3-D Mammography Could Improve Breast Cancer Screening
June 27, 2014
Early in June, we reported that General Electric's Healthcare division had received FDA approval for its 3-D Invenia Automated Breast Ultrasound System (ABUS), a next-generation ultrasound breast imaging technology said to detect a third more cancers in women with dense breasts than mammograms alone.
Now, in an analysis of nearly half a million women published in the June 25 issue of the Journal of the American Medical Association (JAMA), researchers have found that 3-D x-ray mammography, or tomosynthesis, combined with traditional x-ray screening, was linked to a 41 percent increase in the detection of invasive cancers as well as a 15 percent drop in the recall rate. This means that fewer women were brought back for additional screening due to false positives.
The study that resulted in the JAMA article, "Breast Cancer Screening Using Tomosynthesis in Combination With Digital Mammography," (Friedewald, et al.) was conducted at 13 academic and nonacademic breast centers from 2010 to 2012. The authors say the combined mode of digital mammography plus tomosynthesis approved by the FDA "addresses the primary limitations of conventional screening mammography by increasing conspicuity of invasive cancers while concomitantly reducing false-positive results."

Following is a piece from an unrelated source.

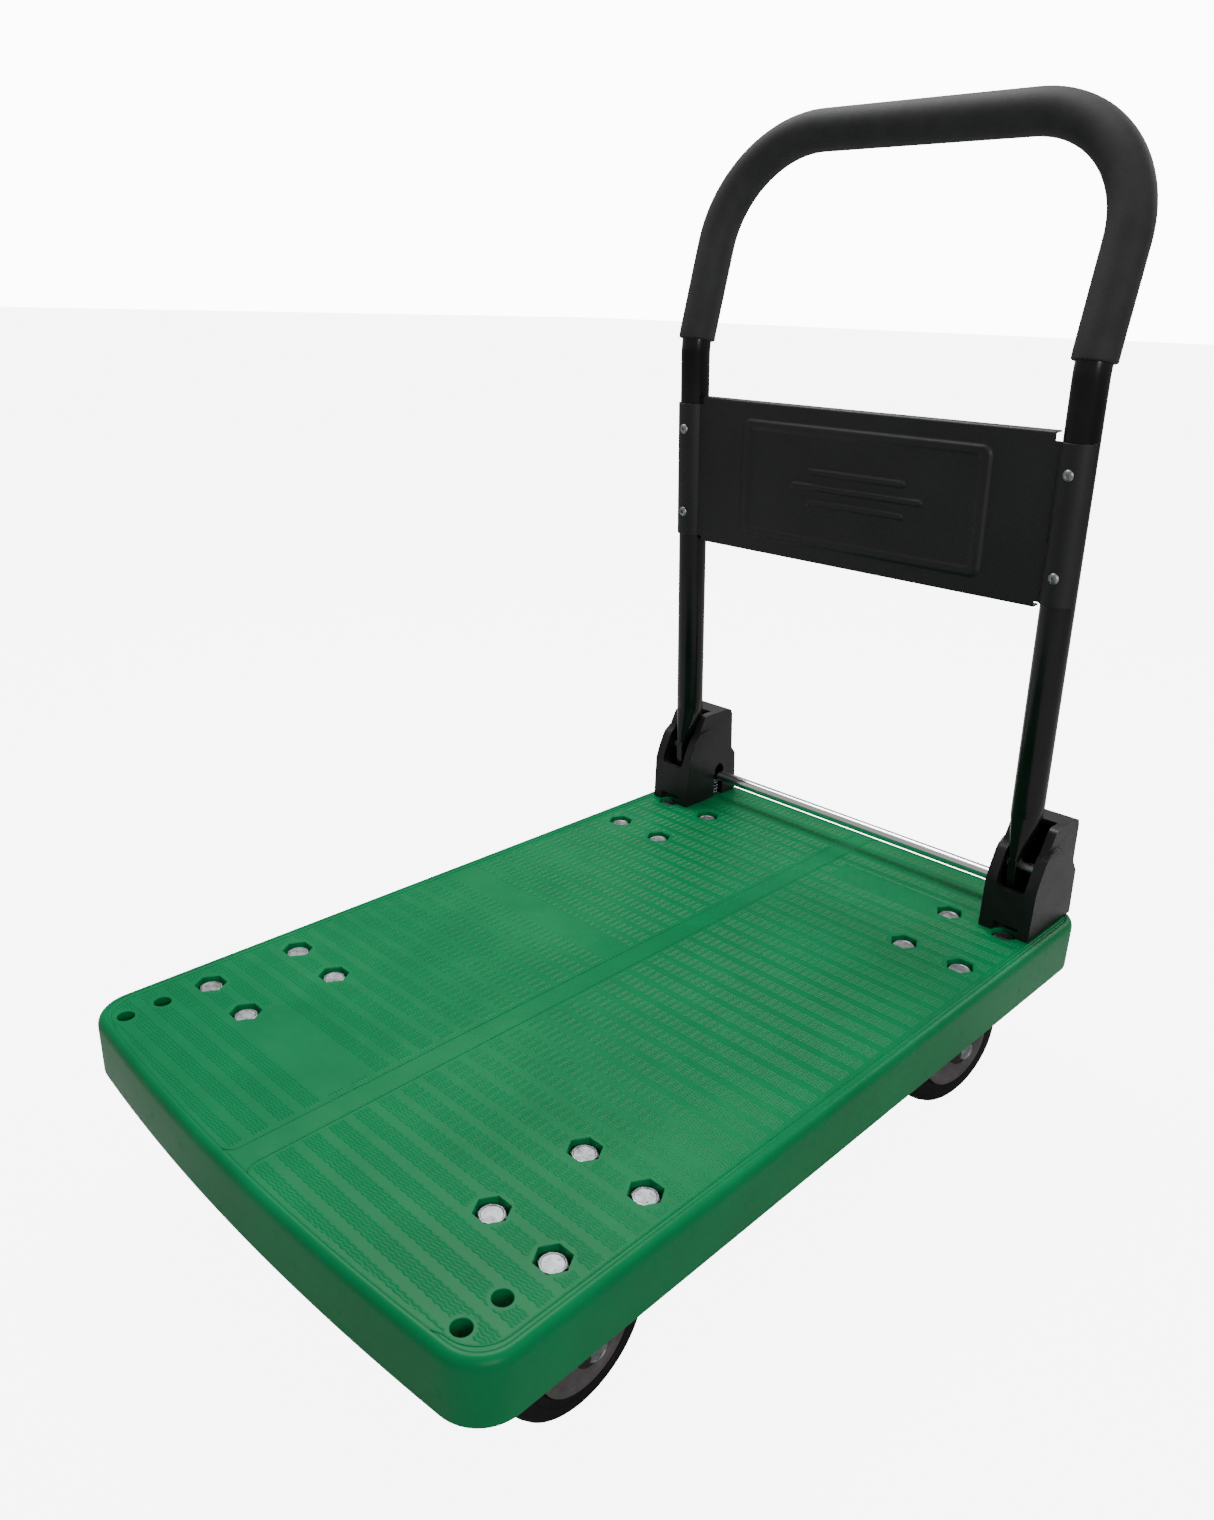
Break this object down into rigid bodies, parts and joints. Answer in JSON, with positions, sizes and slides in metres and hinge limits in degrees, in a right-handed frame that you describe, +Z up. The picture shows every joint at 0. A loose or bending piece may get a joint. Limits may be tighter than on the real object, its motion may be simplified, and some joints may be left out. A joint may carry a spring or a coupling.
{
  "type": "folding platform cart",
  "caption": "Flat-deck hand cart with a moulded plastic platform, rigid and swivel casters, and a fold-down tubular handle released by a foot bar.",
  "frame": {"origin": "on the floor, under the middle of the deck", "axes": "+Z up, +Y from the free end towards the handle, +X across the width"},
  "size_m": [0.475, 0.75, 0.8549],
  "materials": {
    "deck_plastic": "semi-gloss moulded plastic with ribbed tread texture",
    "block_plastic": "satin moulded plastic",
    "handle_paint": "gloss black paint",
    "panel_paint": "fine textured black powder coat",
    "grip_foam": "matte foam",
    "zinc": "bright zinc plate",
    "spring_steel": "spring wire",
    "bar_chrome": "polished",
    "fork_steel": "semi-gloss black paint",
    "wheel_plastic": "dark grey moulded plastic",
    "tyre": "matte rubber"
  },
  "bodies": {
    "cart": {"deck": "deck_plastic", "hinge_block_left": "block_plastic", "pivot_pin_left": "zinc", "bar_spring_left": "spring_steel", "caster_bracket_left": "fork_steel", "swivel_plate_left": "fork_steel", "kingpin_left": "zinc", "block_screw_left_front": "zinc", "deck_bolt_front_left_1": "zinc", "deck_bolt_front_left_2": "zinc", "deck_bolt_front_left_3": "zinc", "deck_bolt_front_left_4": "zinc", "block_screw_left_rear": "zinc", "deck_bolt_rear_left_1": "zinc", "deck_bolt_rear_left_2": "zinc", "deck_bolt_rear_left_3": "zinc", "deck_bolt_rear_left_4": "zinc", "axle_bolt_front_left": "zinc", "hinge_block_right": "block_plastic", "pivot_pin_right": "zinc", "bar_spring_right": "spring_steel", "caster_bracket_right": "fork_steel", "swivel_plate_right": "fork_steel", "kingpin_right": "zinc", "block_screw_right_front": "zinc", "deck_bolt_front_right_1": "zinc", "deck_bolt_front_right_2": "zinc", "deck_bolt_front_right_3": "zinc", "deck_bolt_front_right_4": "zinc", "block_screw_right_rear": "zinc", "deck_bolt_rear_right_1": "zinc", "deck_bolt_rear_right_2": "zinc", "deck_bolt_rear_right_3": "zinc", "deck_bolt_rear_right_4": "zinc", "axle_bolt_front_right": "zinc"},
    "handle": {"handle_tube": "handle_paint", "handle_grip": "grip_foam", "handle_panel": "panel_paint", "handle_blade_left": "handle_paint", "panel_rivet_left_low": "zinc", "panel_rivet_left_high": "zinc", "handle_blade_right": "handle_paint", "panel_rivet_right_low": "zinc", "panel_rivet_right_high": "zinc"},
    "release_bar": {"release_bar": "bar_chrome"},
    "rear_swivel_left": {"swivel_fork_left": "fork_steel", "axle_bolt_rear_left": "zinc"},
    "front_wheel_left": {"wheel_core_front_left": "wheel_plastic", "tyre_front_left": "tyre"},
    "rear_wheel_left": {"wheel_core_rear_left": "wheel_plastic", "tyre_rear_left": "tyre"},
    "rear_swivel_right": {"swivel_fork_right": "fork_steel", "axle_bolt_rear_right": "zinc"},
    "front_wheel_right": {"wheel_core_front_right": "wheel_plastic", "tyre_front_right": "tyre"},
    "rear_wheel_right": {"wheel_core_rear_right": "wheel_plastic", "tyre_rear_right": "tyre"}
  },
  "joints": [
    {"name": "handle_fold", "type": "hinge", "parent": "cart", "child": "handle", "pos_m": [0, 0.304, 0.228], "axis": [1, 0, 0], "range_deg": [0, 86.5]},
    {"name": "bar_press", "type": "slide", "parent": "cart", "child": "release_bar", "axis": [0, 0, -1], "range_m": [0, 0.013], "stiffness_N_per_m": 2500, "springref_m": -0.004, "deforming": ["bar_spring_left", "bar_spring_right"]},
    {"name": "front_wheel_left_spin", "type": "hinge", "parent": "cart", "child": "front_wheel_left", "pos_m": [-0.175, -0.234, 0.0625], "axis": [1, 0, 0], "continuous": true},
    {"name": "rear_caster_left_swivel", "type": "hinge", "parent": "cart", "child": "rear_swivel_left", "pos_m": [-0.175, 0.2305, 0.14], "axis": [0, 0, 1], "continuous": true},
    {"name": "rear_wheel_left_spin", "type": "hinge", "parent": "rear_swivel_left", "child": "rear_wheel_left", "pos_m": [-0.17743, 0.24429, 0.0625], "axis": [0.9848, 0.1736, 0], "continuous": true},
    {"name": "front_wheel_right_spin", "type": "hinge", "parent": "cart", "child": "front_wheel_right", "pos_m": [0.175, -0.234, 0.0625], "axis": [1, 0, 0], "continuous": true},
    {"name": "rear_caster_right_swivel", "type": "hinge", "parent": "cart", "child": "rear_swivel_right", "pos_m": [0.175, 0.2305, 0.14], "axis": [0, 0, 1], "continuous": true},
    {"name": "rear_wheel_right_spin", "type": "hinge", "parent": "rear_swivel_right", "child": "rear_wheel_right", "pos_m": [0.17743, 0.24429, 0.0625], "axis": [0.9848, -0.1736, 0], "continuous": true}
  ]
}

The authors went on to say that "(t)otal radiation dose when tomosynthesis is added is approximately 2 times the current digital mammography dose but remains well below the limits defined by the FDA," and concluded, "(The a)ddition of tomosynthesis to digital mammography was associated with a decrease in recall rate and an increase in cancer detection rate. Further studies are needed to assess the relationship to clinical outcomes."
In traditional 2-D mammography, the radiologist takes side-to-side and top-to-bottom images of the breast. Tomosynthesis takes multiple x-ray pictures of each breast from many angles. The x-ray tube moves in an arc around the breast while a number of images are taken during the examination. That digital information is sent to a computer, where it is assembled to produce clear, highly focused 3-D images that can "look through" the breast.
While it is not yet clear which modality, tomosynthesis or 3-D ultrasound, has the advantage - and indeed that answer could be different for different patients - it does appear that both of the new 3-D technologies offer a significant improvement over traditional 2-D mammography.
Stephen Levy is a contributor to Qmed and MPMN.